Across the entries below, how many lines contain the string "scene"? Give only the count.
▼
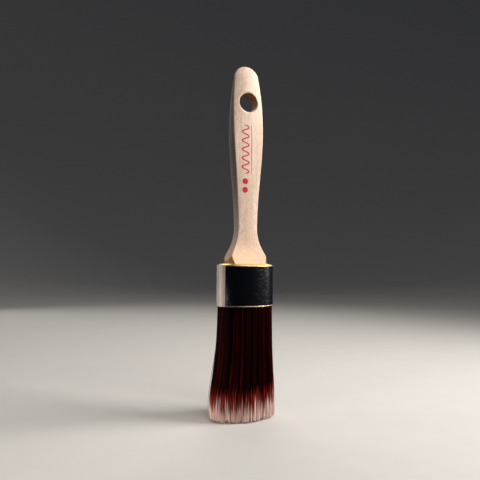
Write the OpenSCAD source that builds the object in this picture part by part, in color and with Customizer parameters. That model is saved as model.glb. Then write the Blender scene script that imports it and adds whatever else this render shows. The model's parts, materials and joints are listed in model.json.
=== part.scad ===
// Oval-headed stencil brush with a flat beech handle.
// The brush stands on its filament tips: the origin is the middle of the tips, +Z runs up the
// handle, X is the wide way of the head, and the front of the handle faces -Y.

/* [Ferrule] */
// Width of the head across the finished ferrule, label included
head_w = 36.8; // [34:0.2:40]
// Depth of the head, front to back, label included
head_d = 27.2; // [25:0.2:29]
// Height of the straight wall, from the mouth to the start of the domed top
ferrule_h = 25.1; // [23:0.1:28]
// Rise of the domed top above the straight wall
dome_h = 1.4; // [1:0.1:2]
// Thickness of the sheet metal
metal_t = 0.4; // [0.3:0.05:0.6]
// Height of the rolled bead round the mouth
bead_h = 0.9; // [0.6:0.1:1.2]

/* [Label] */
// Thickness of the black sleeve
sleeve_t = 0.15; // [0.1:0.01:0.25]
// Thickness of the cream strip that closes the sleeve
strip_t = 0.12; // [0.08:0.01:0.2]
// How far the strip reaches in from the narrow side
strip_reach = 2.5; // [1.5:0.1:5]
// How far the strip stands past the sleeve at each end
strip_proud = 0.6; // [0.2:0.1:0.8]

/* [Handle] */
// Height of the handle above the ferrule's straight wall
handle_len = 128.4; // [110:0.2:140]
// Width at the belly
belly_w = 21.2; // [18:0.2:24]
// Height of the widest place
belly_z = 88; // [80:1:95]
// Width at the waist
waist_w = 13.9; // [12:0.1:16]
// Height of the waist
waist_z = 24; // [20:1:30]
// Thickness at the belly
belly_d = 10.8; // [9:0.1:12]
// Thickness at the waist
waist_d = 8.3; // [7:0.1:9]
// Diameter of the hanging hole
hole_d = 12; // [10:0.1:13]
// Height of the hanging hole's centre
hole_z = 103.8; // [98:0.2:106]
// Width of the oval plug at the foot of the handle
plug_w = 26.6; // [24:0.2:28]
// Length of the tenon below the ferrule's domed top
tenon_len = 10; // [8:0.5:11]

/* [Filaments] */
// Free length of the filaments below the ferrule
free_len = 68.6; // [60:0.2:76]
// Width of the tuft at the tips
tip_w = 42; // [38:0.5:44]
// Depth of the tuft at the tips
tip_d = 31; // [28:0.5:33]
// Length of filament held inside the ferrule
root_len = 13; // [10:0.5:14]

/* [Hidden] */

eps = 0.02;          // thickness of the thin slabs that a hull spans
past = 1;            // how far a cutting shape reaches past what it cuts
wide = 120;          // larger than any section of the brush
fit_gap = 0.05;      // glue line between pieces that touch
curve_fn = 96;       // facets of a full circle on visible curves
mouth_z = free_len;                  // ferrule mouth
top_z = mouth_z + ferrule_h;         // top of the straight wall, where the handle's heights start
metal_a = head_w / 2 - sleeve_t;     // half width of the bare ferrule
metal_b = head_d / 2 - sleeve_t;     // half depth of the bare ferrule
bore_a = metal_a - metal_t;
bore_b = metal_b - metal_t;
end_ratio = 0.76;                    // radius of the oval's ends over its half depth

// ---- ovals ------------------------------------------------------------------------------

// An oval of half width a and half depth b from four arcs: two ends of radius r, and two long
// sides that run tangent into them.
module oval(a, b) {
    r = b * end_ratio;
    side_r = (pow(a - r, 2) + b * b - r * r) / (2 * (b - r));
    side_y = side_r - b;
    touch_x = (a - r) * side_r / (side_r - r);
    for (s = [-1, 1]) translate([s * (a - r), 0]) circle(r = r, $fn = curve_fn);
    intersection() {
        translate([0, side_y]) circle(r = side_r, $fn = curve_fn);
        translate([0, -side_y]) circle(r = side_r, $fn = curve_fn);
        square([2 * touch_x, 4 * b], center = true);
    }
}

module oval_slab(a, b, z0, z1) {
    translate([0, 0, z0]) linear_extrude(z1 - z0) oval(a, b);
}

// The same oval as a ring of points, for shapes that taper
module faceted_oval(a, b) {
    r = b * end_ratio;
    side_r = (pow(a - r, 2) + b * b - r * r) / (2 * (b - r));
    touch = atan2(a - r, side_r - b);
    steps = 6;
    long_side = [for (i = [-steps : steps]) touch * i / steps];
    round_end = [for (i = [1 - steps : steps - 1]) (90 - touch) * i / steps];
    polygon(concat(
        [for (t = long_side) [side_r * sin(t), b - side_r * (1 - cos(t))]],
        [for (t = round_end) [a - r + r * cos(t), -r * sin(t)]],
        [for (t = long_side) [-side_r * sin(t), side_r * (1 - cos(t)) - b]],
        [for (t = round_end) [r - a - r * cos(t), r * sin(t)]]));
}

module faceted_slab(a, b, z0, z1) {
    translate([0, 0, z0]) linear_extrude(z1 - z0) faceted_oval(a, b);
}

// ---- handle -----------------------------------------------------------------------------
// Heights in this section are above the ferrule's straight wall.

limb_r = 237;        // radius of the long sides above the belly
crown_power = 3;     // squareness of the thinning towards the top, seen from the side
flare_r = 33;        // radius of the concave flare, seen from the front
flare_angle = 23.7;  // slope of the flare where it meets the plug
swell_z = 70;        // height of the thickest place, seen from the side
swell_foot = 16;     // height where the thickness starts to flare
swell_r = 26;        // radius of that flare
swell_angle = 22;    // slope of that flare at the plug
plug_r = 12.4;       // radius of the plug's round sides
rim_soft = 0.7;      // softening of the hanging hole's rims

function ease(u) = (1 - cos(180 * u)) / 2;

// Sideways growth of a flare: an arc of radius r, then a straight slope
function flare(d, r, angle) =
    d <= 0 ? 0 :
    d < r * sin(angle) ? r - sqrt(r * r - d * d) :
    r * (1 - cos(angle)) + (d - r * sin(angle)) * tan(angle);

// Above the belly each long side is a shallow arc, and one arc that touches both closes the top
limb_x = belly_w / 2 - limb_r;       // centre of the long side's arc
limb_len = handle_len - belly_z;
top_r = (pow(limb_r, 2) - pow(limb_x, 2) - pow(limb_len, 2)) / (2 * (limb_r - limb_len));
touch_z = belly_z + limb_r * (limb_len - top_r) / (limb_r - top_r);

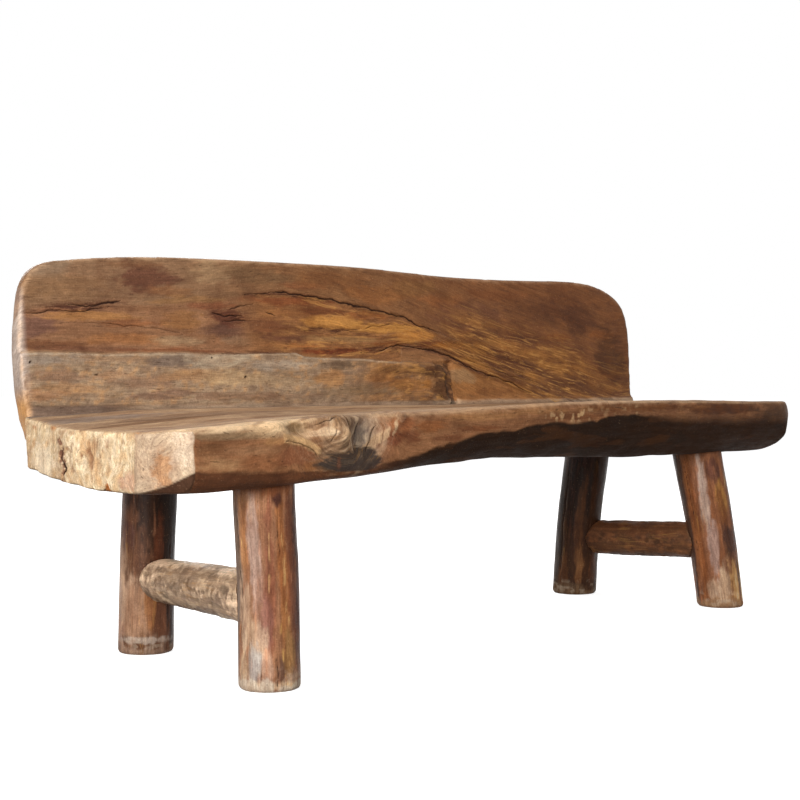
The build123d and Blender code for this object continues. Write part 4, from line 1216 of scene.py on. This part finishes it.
▲
_Solution to this task_
2